KIRBY: Everybody has their own expertise. I think of the things I learned from Mike Ockrent when we did Crazy for You about honesty and truth in a theater piece. You learn different things from different people as you move through this business.
VCOS: Finally, are there any grand goals that you have been planning that have either not gotten off the ground or are something you’ve wanted to do for a long time?
BEVERLY: We started writing musicals together about ten years ago. The first one we did without the rights and are still pursuing them and the second one we wrote has been in a number of festivals now. It’s an adaptation of an Oscar Wilde piece. But none have reached the full production stage.
KIRBY: In our show at the Rubicon, you will hear two songs from our original treatment of the film His Girl Friday, which we continue to try and acquire the rights to. We hope that one day that will work out and we will get it produced.

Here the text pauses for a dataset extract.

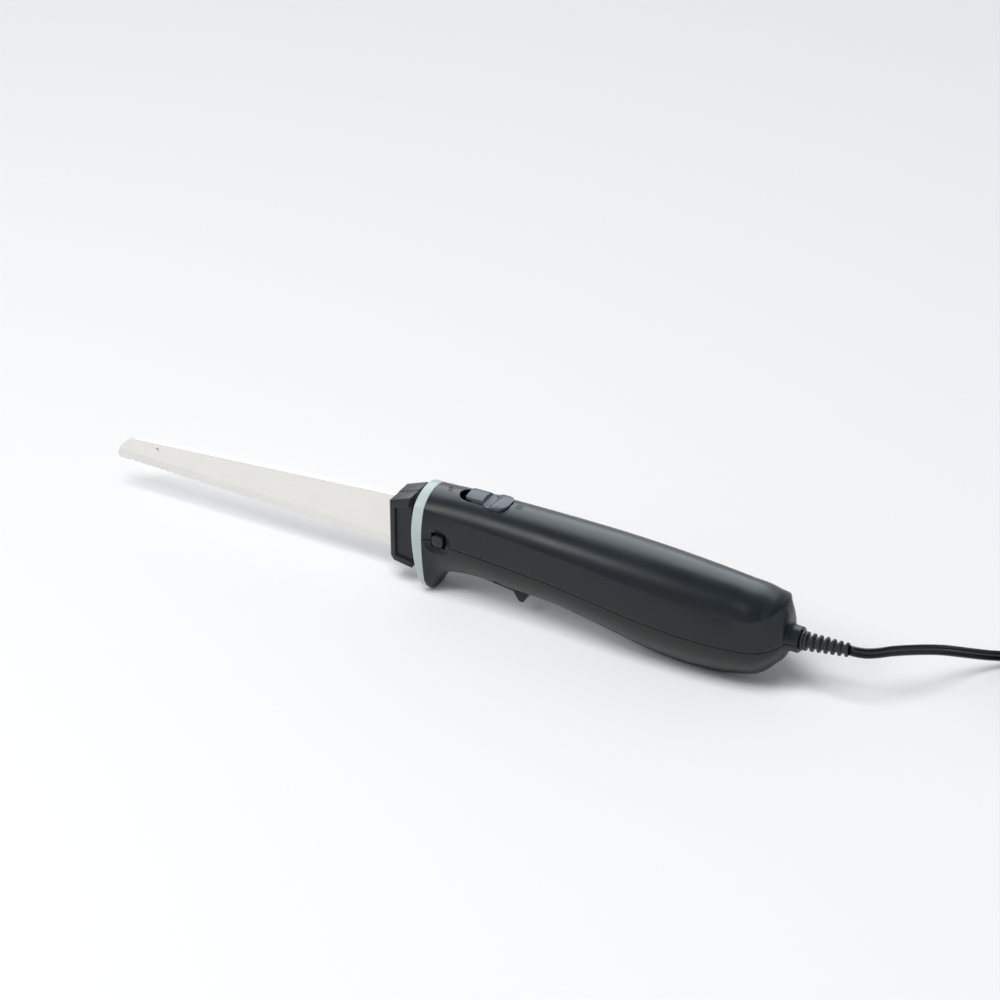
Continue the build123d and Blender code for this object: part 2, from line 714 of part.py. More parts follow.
def worm_shaft():
    centre = (0, 0, motor_axis_z)
    shaft = rod("X", centre, shaft_radius, shaft_front_x, shaft_rear_x)
    shaft += rod("X", centre, worm_root_radius, worm_front_x, worm_rear_x)
    for i in range(worm_starts):
        shaft += worm_thread(360 * i / worm_starts)
    return shaft


def ring_blocks(count, width, low_radius, high_radius, low_x, high_x):
    """Radial bars spaced evenly about the shaft."""
    bars = []
    for i in range(count):
        bar = block(low_x, high_x, -width / 2, width / 2, low_radius, high_radius)
        bars.append(Pos(0, 0, motor_axis_z) * Rot(360 * i / count, 0, 0) * bar)
    return bars


def armature_core():
    centre = (0, 0, motor_axis_z)
    body = rod("X", centre, core_radius, stator_front_x, stator_rear_x)
    for bar in ring_blocks(core_slots, core_slot_width, core_radius - core_slot_depth,
                           core_radius + overrun, 0, handle_length):
        body -= bar
    return body - rod("X", centre, shaft_radius, 0, handle_length)


def armature_windings():
    centre = (0, 0, motor_axis_z)
    front = rod("X", centre, winding_radius, stator_front_x - winding_length, stator_front_x - winding_gap)
    rear = rod("X", centre, winding_radius, stator_rear_x + winding_gap, stator_rear_x + winding_length)
    front = chamfer(front.edges().group_by(Axis.X)[0], winding_edge)
    rear = chamfer(rear.edges().group_by(Axis.X)[-1], winding_edge)
    body = front + rear
    for bar in ring_blocks(core_slots, core_slot_width - 2 * winding_gap,
                           core_radius - core_slot_depth + winding_gap, winding_radius,
                           stator_front_x - winding_edge, stator_rear_x + winding_edge):
        body += bar
    return body - rod("X", centre, shaft_radius, 0, handle_length)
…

BEVERLY: We really want to be a part in creating new shows. Performing is great, I love it, and it is very fulfilling, but I think that when you write something, it’s like having a child. You give birth to it and that’s profound, to see actors speak your words and sing your songs out loud, that’s really terrifying and thrilling at the same time.
KIRBY: And that’s a big goal of ours, to get something of our own creation up and running.
Gotta Sing, Gotta Dance, starring Kirby and Beverly Ward, plays for three performances, June 18-19, at the Rubicon Theatre Company in Ventura.